>> START Supplied information

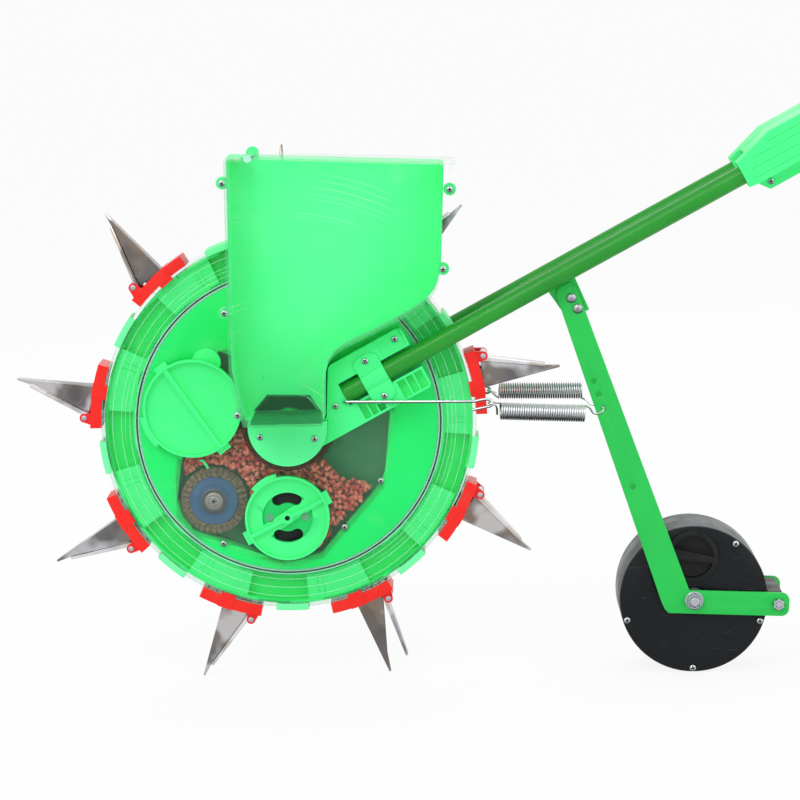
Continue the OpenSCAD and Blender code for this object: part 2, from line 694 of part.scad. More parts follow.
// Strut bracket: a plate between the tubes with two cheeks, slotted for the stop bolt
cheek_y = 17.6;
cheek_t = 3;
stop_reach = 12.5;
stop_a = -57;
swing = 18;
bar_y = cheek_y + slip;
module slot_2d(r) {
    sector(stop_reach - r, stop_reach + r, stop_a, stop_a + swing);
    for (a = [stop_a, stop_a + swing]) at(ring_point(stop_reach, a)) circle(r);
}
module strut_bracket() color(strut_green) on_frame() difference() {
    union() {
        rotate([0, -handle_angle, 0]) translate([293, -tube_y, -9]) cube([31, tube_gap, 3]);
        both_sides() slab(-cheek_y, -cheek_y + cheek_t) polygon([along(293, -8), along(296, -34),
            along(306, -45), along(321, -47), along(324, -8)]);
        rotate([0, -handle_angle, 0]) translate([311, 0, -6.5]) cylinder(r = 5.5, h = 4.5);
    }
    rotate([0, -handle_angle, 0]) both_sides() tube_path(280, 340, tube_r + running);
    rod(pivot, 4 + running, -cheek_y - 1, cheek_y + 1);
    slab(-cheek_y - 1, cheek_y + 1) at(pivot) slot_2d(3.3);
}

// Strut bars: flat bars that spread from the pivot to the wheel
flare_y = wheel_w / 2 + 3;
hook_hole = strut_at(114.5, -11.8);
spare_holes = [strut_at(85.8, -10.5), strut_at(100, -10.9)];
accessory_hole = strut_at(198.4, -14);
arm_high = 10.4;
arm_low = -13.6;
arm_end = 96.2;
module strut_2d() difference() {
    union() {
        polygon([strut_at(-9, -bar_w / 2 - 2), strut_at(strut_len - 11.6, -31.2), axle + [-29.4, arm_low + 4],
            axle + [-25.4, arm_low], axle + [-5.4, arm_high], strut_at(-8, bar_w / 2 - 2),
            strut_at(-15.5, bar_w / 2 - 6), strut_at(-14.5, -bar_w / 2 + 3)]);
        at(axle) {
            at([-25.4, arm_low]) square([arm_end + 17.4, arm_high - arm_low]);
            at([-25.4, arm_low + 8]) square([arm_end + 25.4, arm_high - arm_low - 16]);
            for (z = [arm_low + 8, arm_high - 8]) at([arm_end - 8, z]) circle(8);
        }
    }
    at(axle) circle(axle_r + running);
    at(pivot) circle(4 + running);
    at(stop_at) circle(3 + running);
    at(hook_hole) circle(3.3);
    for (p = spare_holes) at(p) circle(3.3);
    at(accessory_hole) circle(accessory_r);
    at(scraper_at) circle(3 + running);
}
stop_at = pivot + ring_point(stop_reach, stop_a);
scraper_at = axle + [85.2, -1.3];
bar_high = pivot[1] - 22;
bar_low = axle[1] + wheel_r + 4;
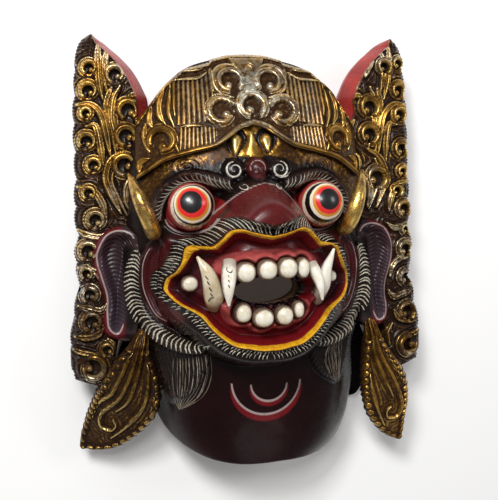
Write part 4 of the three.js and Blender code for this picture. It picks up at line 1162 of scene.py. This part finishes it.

>> END Supplied information

▶ _What needs to be done_
Spot every line that holds "code" and copy it.

▶ _Solution to this problem_
Continue the OpenSCAD and Blender code for this object: part 2, from line 694 of part.scad. More parts follow.
Write part 4 of the three.js and Blender code for this picture. It picks up at line 1162 of scene.py. This part finishes it.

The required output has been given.